## SET EXERCISE
Determine how many lines contain the string "hinge". Reply with that figure and nothing else.

## DATASET EXCERPT
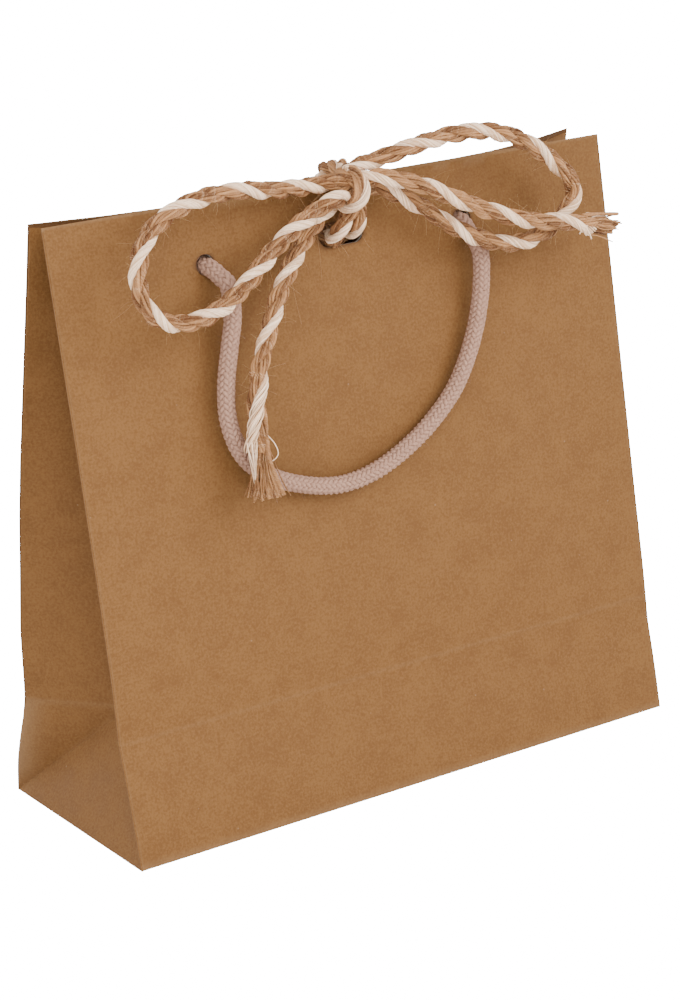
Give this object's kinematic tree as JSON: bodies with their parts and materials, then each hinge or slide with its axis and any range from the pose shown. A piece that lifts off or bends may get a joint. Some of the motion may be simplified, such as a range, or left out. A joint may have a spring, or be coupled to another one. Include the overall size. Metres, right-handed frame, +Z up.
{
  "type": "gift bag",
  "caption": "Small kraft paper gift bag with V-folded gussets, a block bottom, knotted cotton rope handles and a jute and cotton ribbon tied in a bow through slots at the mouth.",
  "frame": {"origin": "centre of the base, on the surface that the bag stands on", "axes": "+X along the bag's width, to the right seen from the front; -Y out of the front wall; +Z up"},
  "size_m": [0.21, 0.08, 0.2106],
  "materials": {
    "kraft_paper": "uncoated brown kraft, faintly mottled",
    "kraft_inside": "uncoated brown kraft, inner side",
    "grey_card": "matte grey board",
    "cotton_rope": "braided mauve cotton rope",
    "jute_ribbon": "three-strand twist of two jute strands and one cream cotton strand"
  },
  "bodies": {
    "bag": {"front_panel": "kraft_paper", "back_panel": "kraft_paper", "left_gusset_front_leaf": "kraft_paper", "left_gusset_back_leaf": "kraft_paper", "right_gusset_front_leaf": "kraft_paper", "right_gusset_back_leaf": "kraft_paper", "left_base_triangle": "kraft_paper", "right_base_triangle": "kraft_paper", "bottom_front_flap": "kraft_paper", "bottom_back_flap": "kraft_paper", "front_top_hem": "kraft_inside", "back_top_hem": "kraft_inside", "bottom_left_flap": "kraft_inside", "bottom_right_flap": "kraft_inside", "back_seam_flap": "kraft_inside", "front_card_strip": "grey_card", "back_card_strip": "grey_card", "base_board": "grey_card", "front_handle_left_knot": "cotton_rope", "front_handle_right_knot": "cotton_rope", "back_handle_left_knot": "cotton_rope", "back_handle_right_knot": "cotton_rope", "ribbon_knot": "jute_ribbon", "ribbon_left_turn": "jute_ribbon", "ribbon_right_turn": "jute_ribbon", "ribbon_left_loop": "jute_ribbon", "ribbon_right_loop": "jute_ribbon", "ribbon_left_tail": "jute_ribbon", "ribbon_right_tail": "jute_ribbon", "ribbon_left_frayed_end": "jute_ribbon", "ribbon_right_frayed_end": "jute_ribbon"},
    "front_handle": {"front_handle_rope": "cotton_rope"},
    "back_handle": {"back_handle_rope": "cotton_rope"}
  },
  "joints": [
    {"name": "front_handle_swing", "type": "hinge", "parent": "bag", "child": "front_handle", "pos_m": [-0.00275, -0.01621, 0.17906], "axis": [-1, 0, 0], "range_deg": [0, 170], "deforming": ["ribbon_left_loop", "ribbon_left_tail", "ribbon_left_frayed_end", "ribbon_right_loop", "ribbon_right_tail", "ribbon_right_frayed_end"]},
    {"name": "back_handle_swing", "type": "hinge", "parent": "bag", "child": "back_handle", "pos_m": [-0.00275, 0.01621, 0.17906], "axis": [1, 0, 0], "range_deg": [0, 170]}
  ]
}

## EXPECTED OUTPUT
3